Subsea 7 was to supply three new BSRs for the presalt fields area under a $1 billion deal. It fell foul of nearly every conceivable contractual hazard. There were problems with customs officials, a lack of indigenous logistical support, late delivery of components from other sectors, difficult weather conditions and damage to its fleet, not to mention the ongoing difficulty in fulfilling local content requirements. Essentially, you name the possible problem, and it occurred on this contract.
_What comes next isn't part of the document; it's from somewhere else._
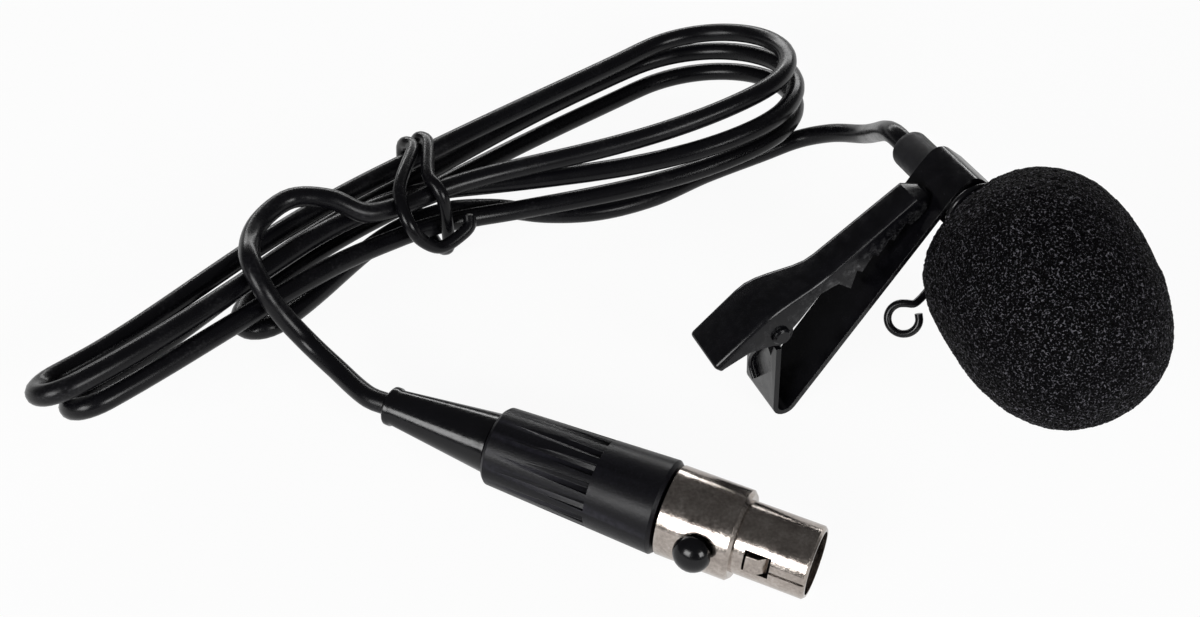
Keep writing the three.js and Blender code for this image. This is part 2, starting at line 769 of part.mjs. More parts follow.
// The latch: a leaf held at its rear, with the hook in the window and the button on top.
function latchLever() {
  const [low, high] = [latchInner, latchInner + latchThickness];
  const half = latchWidth / 2;
  const hookFront = windowX + windowLength - gap;
  const hookBack = windowX + gap;
  const peak = noseRadius + hookRise;
  const leaf = box([latchStart, hookFront], [low, high], [-half, half]);
  const tooth = new THREE.Shape([
    new THREE.Vector2(hookBack, low + 0.05),
    new THREE.Vector2(hookFront, low + 0.05),
    new THREE.Vector2(hookFront, peak - 0.9),
    new THREE.Vector2(hookFront - 0.9, peak),
    new THREE.Vector2(hookBack, peak),
  ]);
  const hook = new THREE.ExtrudeGeometry(tooth, { depth: latchWidth, bevelEnabled: false })
    .translate(0, 0, -half);
  return join(leaf, hook);
}

function latchButton() {
  const foot = latchInner + latchThickness + gap;
  const rim = shellRadius + gap + buttonTravel;
  const dome = arc(rim + 0.3, 0, buttonRadius, Math.PI / 2, 0, 6)
    .map(([x, radius]) => [rim + 0.3 + ((x - rim - 0.3) * buttonHeight) / buttonRadius, radius]);
  const button = turned([
    [foot, 0],
    [foot, buttonStem],
    [rim, buttonStem],
    [rim, buttonRadius - 0.25],
    ...dome.slice(0, -1),
    [rim + 0.3 + buttonHeight, 0],
  ], 24);
  return button.rotateZ(Math.PI / 2).translate(buttonX, 0, 0);
}

function cableChuck() {
  const start = housingStart + housingRearWall + bootSpigot + 2 * gap;
  const end = start + chuckLength;
  const body = turned([
    [start, chuckBore],
    [start, chuckRadius - 0.8],
    [start + 1.5, chuckRadius],
    [end, chuckRadius],
    [end, chuckBore],
  ], 24);
  const slots = [0, 1, 2].map((i) =>
    box([start - overshoot, end - 1.5], [0, chuckRadius + overshoot], [-chuckSlot / 2, chuckSlot / 2])
      .rotateX((2 * Math.PI * i) / 3));
  return cut(body, ...slots);
}

// ---- cord ---------------------------------------------------------------------------
const hankAxis = new THREE.Vector3(Math.cos(hankHeading), Math.sin(hankHeading), 0);
const hankSide = new THREE.Vector3(-Math.sin(hankHeading), Math.cos(hankHeading), 0);

const hankLoops = leftFolds.reach.length;

// A value along the hank, blended from a left fold over the waist to a right fold.
function drawnIn(along, leftAt, left, middle, rightAt, right) {
  return along < waist.along
    ? mix(left, middle, smooth(along, leftAt, waist.along))
    : mix(middle, right, smooth(along, waist.along, rightAt));
}

// A point of the hank: along its axis, out to one side of the middle, and on a layer.
function hankPoint(along, out, layer) {
  const blend = (left, middle, right) =>
    drawnIn(along, leftFolds.reach[0], left, middle, rightFolds.reach[0], right);
  const [side, tilt, lift] = ['side', 'tilt', 'lift'].map(
    (key) => blend(leftFolds[key], waist[key], rightFolds[key]));
  const widest = blend(
    Math.max(...leftFolds.half), waist.half + hankStepOut, Math.max(...rightFolds.half));
  const low = cordDiameter / 2 + widest * Math.sin(Math.abs(tilt)) + lift;
  const across = out * Math.cos(tilt) - layer * hankLayer * Math.sin(tilt) + side;
  const up = low + out * Math.sin(tilt) + layer * hankLayer * Math.cos(tilt);
  return new THREE.Vector3(...hankPlace, up)
    .addScaledVector(hankAxis, along)
    .addScaledVector(hankSide, across);
}

// The loops, one layer each from the top down: a run out on the near side, the right fold, a
// run back on the far side and the left fold. The near runs lie in turn outside and inside
// each other at the waist, where they come down a layer.
function hankPoints() {
  const steps = { out: 8, right: 6, back: 6, left: 4 };
  const points = [];
  const layerOf = (loop) => hankLoops - 1 - loop;
  const run = (side, middle, from, to, left, right, layerAt, count) => {
    const [l, r] = [Math.max(left, 0), Math.min(right, hankLoops - 1)];
    for (let i = points.length ? 1 : 0; i <= count; i += 1) {
      const along = mix(from, to, i / count);
      const out = drawnIn(along, leftFolds.reach[l], leftFolds.half[l], middle,
        rightFolds.reach[r], rightFolds.half[r]);
      points.push(hankPoint(along, side * out, layerAt(along)));
    }
  };
  const fold = (folds, loop, sign, count) => {
    for (let i = 1; i <= count; i += 1) {
      const angle = (Math.PI * i) / count;
      const radius = folds.half[loop];
      points.push(hankPoint(folds.reach[loop] + sign * radius * Math.sin(angle),
        -sign * radius * Math.cos(angle), layerOf(loop)));
    }
  };
  const climb = (along) => smooth(along, waist.along - hankClimb, waist.along + hankClimb);
  for (let loop = 0; loop <= hankLoops; loop += 1) {
    const [first, last] = [loop === 0, loop === hankLoops];
    const from = first ? hankStart : leftFolds.reach[loop - 1];
    const to = last ? hankEnd : rightFolds.reach[loop];
    const middle = waist.half + (loop % 2 ? 0 : hankStepOut);
    const layerAt = (along) =>
      first ? layerOf(0) : last ? 0 : layerOf(loop - 1) - climb(along);
    run(-1, middle, from, to, loop - 1, loop, layerAt, first || last ? 5 : steps.out);
    if (last) break;
    fold(rightFolds, loop, 1, steps.right);
    run(1, waist.half + hankStepOut / 2, rightFolds.reach[loop], leftFolds.reach[loop],
      loop, loop, () => layerOf(loop), steps.back);
    fold(leftFolds, loop, -1, steps.left);
  }
  return points;
}

// The tie: from its curled tail over the top, round the far side and under, and up over the
// top again beside itself, to an end on the far side.
function twistTie() {
  const clear = (cordDiameter + tieWire) / 2 + gap;
  const beside = clear + tieSlack;
  const near = -waist.half - hankStepOut;
  const far = waist.half + hankStepOut / 2;
  const top = (hankLoops - 1) * hankLayer;
  const at = ([ahead, out, up]) => hankPoint(tieAlong + ahead, out, up / hankLayer);
  const corner = (ahead, out, up, from, turn = Math.PI / 2) => [0, 1, 2, 3].map((i) => {
    const angle = from - (turn * i) / 3;
    return [ahead, out + beside * Math.cos(angle), up + clear * Math.sin(angle)];
  });
  const apart = tieWire + gap;
  const route = [
    ...tieTail,
    [tieLean[0], near, top + clear],
    ...corner(tieLean[1], far, top, Math.PI / 2),
    ...corner(tieLean[1] / 2, far, 0, 0),
    ...corner(tieSecond, near, 0, -Math.PI / 2),
    ...corner(tieSecond, near, top, Math.PI),
    ...corner(tieLean[1] + apart, far, top, Math.PI / 2, 2 * Math.PI / 3),
  ];
  const path = new THREE.CatmullRomCurve3(route.map(at), false, 'centripetal');
  return loopTube(path.getSpacedPoints(tieSteps), tieWire / 2, hankSides);
}

// A straight end, one cord diameter long, square to what the cord meets.
function straighten(points) {
  const last = points.length - 1;
  const ahead = points[last].clone().sub(points[last - 1]).normalize();
  const behind = points[0].clone().sub(points[1]).normalize();
  return [
    points[0].clone().addScaledVector(behind, cordDiameter),
    ...points,
    points[last].clone().addScaledVector(ahead, cordDiameter),
  ];
}

// The least gap between stretches of the loops that don't follow each other.
function leastGap(points, diameter, apart) {
  const dense = new THREE.CatmullRomCurve3(points, false, 'centripetal').getSpacedPoints(1600);
  const step = dense[0].distanceTo(dense[1]);
  const skip = Math.ceil(apart / step);
  let least = Infinity;
  for (let i = 0; i < dense.length; i += 1) {
    for (let k = i + skip; k < dense.length; k += 1) {
      least = Math.min(least, dense[i].distanceTo(dense[k]) - diameter);
    }
  }
  return least;
}

// ---- assembly -----------------------------------------------------------------------
function microphoneGroup() {
  const group = new THREE.Group();
  group.add(
    named('mic_strain_relief', micBoot(), finish.softRubber),
    named('mic_body', micBody(), finish.blackMetal),
    named('mic_capsule', capsule(), finish.capsule),
    named('mic_capsule_gasket', gasket(), finish.softRubber),
    named('mic_board', capsuleBoard(), finish.board),
    named('mic_wire_signal', innerWire(1), finish.wire),
    named('mic_wire_ground', innerWire(-1), finish.bare),
    named('mic_grille', grille(), finish.mesh),
    named('windscreen', windscreen(), finish.foam),
    named('clip_lower_jaw', lowerJaw(), finish.blackSteel),
    named('clip_upper_jaw', upperJaw(), finish.blackSteel),
    named('clip_pivot_pin', pivotPin(), finish.blackSteel),
    named('clip_spring', loopTube(springPath(), springWire / 2, 5), finish.blackSteel),
    named('cable_hook', cableHook(), finish.blackSteel),
  );
  group.rotation.set(clipLean, -micPitch, micHeading, 'ZYX');
  group.position.set(...micPlace, 0);
  group.updateMatrixWorld(true);
  group.position.z = -new THREE.Box3().setFromObject(group, true).min.z;
  group.updateMatrixWorld(true);
  return group;
}

function plugGroup() {
  const group = new THREE.Group();
  const turning = new THREE.Group();
  turning.add(
    named('plug_shell', plugShell(), finish.nickel),
    named('plug_insert', plugInsert(), finish.insert),
    ...contactAngles().map((angle, i) => named(`plug_contact_${i + 1}`, plugContact(angle), finish.gold)),
    named('latch_lever', latchLever(), finish.nickel),
    named('latch_button', latchButton(), finish.gloss),
  );
  turning.rotation.x = latchAngle;
  group.add(
    named('plug_boot', plugBoot(), finish.gloss),
    named('plug_housing', plugHousing(), finish.housing),
    named('plug_cable_chuck', cableChuck(), finish.nylon),
    turning,
  );
  group.rotation.z = plugHeading;
  group.position.set(...plugPlace, housingRadius);
  group.updateMatrixWorld(true);
  return group;
}

const microphone = microphoneGroup();
const plug = plugGroup();
const hank = straighten(hankPoints());

// The free leads meet the hank, the microphone and the plug face to face.
function meet(from, towards) {
  const away = towards.clone().sub(from).normalize();
  return [away.clone().multiplyScalar(gap).add(from), away.multiplyScalar(gap + cordDiameter).add(from)];
}
const micRear = (x) => new THREE.Vector3(x, 0, 0).applyMatrix4(microphone.matrixWorld);
const plugRear = (x) => new THREE.Vector3(x, 0, 0).applyMatrix4(plug.matrixWorld);

function micLead() {
  const [last, before] = [hank[hank.length - 1], hank[hank.length - 2]];
  const [a, b] = meet(last, last.clone().multiplyScalar(2).sub(before));
  const [z, y] = meet(micRear(bootRear), micRear(bootRear - 1));
  const route = [[-13.2, 16.5, 1.5], [-6.8, 15.7, 1.3], [-0.5, 16.1, 1.3], [6.5, 18.6, 1.4], [13.8, 23.2, 1.6],
    [21.3, 26.8, 2.2], [26.2, 28.2, 3.4], [29.9, 26.6, 5.6], [33.0, 22.1, 9.0]];
  return bentWire([a.toArray(), b.toArray(), ...route, y.toArray(), z.toArray()], cordDiameter / 2, leadSides, 16);
}

function plugLead() {
  const [a, b] = meet(hank[0], hank[0].clone().multiplyScalar(2).sub(hank[1]));
  const [z, y] = meet(plugRear(0), plugRear(-1));
  const route = [[-27.2, 5.1, 10.7], [-31.2, 5.0, 12.9], [-35.6, 4.8, 13.2], [-38.4, 1.6, 13.0], [-39.1, -2.4, 13.2],
    [-38.1, -6.9, 13.7], [-36.6, -9.1, 11.7], [-34.9, -10.0, 8.8], [-32.4, -11.3, 6.0], [-29.2, -14.1, 4.9]];
  return bentWire([a.toArray(), b.toArray(), ...route, y.toArray(), z.toArray()], cordDiameter / 2, leadSides, 28);
}

const cord = new THREE.Group();
cord.add(
  named('cord_hank', loopTube(hank, cordDiameter / 2, hankSides), finish.cord),
  named('cord_mic_lead', micLead(), finish.cord),
  named('cord_plug_lead', plugLead(), finish.cord),
  named('twist_tie', twistTie(), finish.tie),
);

const group = new THREE.Group();
group.add(microphone, plug, cord);
const footprint = new THREE.Box3().setFromObject(microphone, true).getCenter(new THREE.Vector3());
group.position.set(-footprint.x, -footprint.y, 0);
group.updateMatrixWorld(true);

console.log('least gap of the hank to itself, mm:', leastGap(hank, cordDiameter, 12).toFixed(2));

export default group;
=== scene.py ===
"""The looks of a lavalier microphone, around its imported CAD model. Lengths below are in
millimetres in the frame of the photographed lay, and place() turns them into metres in
the model's own frame. The studio at the end is in metres."""
import json
import math

import bpy
import bmesh
from mathutils import Matrix, Vector, noise


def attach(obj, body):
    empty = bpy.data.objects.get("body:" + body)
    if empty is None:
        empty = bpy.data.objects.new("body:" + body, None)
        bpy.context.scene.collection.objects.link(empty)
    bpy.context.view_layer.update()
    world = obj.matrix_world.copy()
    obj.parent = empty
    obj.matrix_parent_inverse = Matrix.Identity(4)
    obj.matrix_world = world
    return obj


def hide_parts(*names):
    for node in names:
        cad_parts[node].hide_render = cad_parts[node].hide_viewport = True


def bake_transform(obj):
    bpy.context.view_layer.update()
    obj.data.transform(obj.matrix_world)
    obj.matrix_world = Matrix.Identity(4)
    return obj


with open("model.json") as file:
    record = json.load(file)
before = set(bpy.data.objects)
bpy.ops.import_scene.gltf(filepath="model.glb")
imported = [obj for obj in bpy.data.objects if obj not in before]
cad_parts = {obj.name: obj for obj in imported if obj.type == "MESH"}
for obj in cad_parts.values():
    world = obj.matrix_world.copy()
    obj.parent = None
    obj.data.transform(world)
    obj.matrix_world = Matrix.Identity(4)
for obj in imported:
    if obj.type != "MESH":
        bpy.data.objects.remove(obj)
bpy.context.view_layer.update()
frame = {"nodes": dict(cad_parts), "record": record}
nodes = frame["nodes"]
MM = 0.001
ORIGIN = Vector((34.258123, -13.791665, 0.0))  # the model's origin in the photographed lay


def place(point):
    """A point of the photographed lay, in mm, in the model's frame, in metres."""
    return (Vector(point) - ORIGIN) * MM


def link(piece):
    bpy.context.scene.collection.objects.link(piece)
    return piece


# ---- camera ---------------------------------------------------------------------------
CAMERA_AT = (0.0, -121.407, 121.407)
ELEVATION = math.radians(45)
FOCAL_PX, IMAGE_WIDTH_PX = 1436.0, 1200.0
SENSOR = 36.0
NEAREST_SEEN = 0.005  # metres


def make_camera():
    data = bpy.data.cameras.new("camera")
    data.sensor_width = SENSOR
    data.lens = FOCAL_PX / IMAGE_WIDTH_PX * SENSOR
    data.clip_start = NEAREST_SEEN
    camera = link(bpy.data.objects.new("camera", data))
    camera.location = place(CAMERA_AT)
    camera.rotation_euler = (math.pi / 2 - ELEVATION, 0, 0)
    bpy.context.scene.camera = camera


make_camera()

# ---- the cord's route -----------------------------------------------------------------
CORD = 2.4  # diameter
CORD_SPACING = 0.8  # between the points of its route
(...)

The result was a $250 million to $300 million write-down on the job—only marginally reduced in the end—and Subsea 7 said it would withdraw from tendering on engineering, procurement and construction contracts in Brazil until the contractual terms and conditions are more favorable.
Potential pitfalls
While Petrobras might see this as one contractor’s problem, in effect this is a business problem for itself. Such a decision will reduce competition and make others wary of the potential pitfalls—and there are plenty at present—of contracting in Brazil. It will certainly not encourage new players into the sector.
The subsea and deepwater sectors continue to offer many possibilities, both in the business sense and the development of new technology, but also an equal number of potential mishaps. This is essentially why the problems that presented themselves two decades ago continue to plague the industry today. It is not that no one has learned from the past, but like offshore reservoirs, each one is different and presents its own unique challenges.
So it might be that an idea suggested recently—forget standardizing on equipment, focus on standardizing project execution models—is one whose time may have come.